══ Input material

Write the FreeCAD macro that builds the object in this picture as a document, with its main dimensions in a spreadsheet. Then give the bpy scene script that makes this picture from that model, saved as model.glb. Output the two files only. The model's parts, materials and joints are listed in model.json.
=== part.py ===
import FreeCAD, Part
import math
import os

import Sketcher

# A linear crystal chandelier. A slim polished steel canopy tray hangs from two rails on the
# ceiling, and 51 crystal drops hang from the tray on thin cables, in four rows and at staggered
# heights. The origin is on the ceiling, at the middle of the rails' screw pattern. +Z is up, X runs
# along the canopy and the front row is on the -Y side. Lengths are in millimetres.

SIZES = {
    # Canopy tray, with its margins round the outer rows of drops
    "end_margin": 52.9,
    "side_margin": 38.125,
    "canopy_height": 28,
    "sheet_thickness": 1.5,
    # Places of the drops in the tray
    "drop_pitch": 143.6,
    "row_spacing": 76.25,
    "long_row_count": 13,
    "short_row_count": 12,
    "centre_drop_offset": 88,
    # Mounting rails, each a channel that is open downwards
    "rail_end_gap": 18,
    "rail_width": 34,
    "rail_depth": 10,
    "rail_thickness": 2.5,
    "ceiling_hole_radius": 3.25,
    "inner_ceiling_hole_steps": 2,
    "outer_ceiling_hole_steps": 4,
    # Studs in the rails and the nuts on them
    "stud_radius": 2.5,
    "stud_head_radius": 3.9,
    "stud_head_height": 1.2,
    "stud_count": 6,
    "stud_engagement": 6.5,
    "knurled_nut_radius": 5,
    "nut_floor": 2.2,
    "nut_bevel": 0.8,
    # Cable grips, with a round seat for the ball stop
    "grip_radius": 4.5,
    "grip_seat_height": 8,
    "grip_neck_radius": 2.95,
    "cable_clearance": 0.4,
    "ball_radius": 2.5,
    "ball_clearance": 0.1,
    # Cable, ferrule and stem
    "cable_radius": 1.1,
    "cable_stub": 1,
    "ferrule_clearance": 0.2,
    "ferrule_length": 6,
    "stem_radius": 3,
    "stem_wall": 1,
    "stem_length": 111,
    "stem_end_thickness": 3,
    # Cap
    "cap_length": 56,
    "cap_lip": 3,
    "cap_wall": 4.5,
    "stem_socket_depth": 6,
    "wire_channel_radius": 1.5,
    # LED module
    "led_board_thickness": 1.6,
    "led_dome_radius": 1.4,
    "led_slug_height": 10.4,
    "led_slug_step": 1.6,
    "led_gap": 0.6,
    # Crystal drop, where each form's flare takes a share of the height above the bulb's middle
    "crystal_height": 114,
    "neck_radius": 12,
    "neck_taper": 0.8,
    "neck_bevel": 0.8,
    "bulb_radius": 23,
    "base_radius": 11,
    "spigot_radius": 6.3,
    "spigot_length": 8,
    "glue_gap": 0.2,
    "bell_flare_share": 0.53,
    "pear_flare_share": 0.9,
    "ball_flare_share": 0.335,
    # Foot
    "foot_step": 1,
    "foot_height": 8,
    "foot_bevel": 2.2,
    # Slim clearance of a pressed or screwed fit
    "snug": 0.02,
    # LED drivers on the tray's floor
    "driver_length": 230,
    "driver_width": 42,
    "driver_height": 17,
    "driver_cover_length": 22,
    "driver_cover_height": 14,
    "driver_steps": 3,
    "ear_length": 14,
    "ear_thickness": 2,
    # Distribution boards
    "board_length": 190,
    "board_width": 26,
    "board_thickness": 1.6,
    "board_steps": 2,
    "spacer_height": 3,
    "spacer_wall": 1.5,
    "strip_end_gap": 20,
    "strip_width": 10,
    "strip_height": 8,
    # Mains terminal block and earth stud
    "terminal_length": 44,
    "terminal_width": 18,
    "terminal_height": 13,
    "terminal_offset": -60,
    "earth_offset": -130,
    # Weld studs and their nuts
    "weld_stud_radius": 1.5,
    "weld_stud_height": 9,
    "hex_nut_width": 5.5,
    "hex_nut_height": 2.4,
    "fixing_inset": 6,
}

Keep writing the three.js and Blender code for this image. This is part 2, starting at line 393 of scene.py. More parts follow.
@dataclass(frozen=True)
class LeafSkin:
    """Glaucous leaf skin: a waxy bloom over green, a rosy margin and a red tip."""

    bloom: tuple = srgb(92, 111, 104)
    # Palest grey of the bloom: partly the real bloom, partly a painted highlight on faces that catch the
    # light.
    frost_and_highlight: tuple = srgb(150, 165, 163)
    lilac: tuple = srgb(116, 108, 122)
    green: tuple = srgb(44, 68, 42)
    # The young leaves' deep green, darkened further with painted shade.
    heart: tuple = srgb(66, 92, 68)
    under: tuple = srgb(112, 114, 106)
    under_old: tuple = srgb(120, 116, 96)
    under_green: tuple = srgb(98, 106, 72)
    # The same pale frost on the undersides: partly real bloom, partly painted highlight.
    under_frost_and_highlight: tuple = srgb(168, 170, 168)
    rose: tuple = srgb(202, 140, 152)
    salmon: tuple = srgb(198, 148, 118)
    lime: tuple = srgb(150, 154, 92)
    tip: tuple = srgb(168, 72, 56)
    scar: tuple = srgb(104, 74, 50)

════

__Task statement__.
Check each line above for "parts" and return the ones that have it.

__Result of the task__.
Write the FreeCAD macro that builds the object in this picture as a document, with its main dimensions in a spreadsheet. Then give the bpy scene script that makes this picture from that model, saved as model.glb. Output the two files only. The model's parts, materials and joints are listed in model.json.
Keep writing the three.js and Blender code for this image. This is part 2, starting at line 393 of scene.py. More parts follow.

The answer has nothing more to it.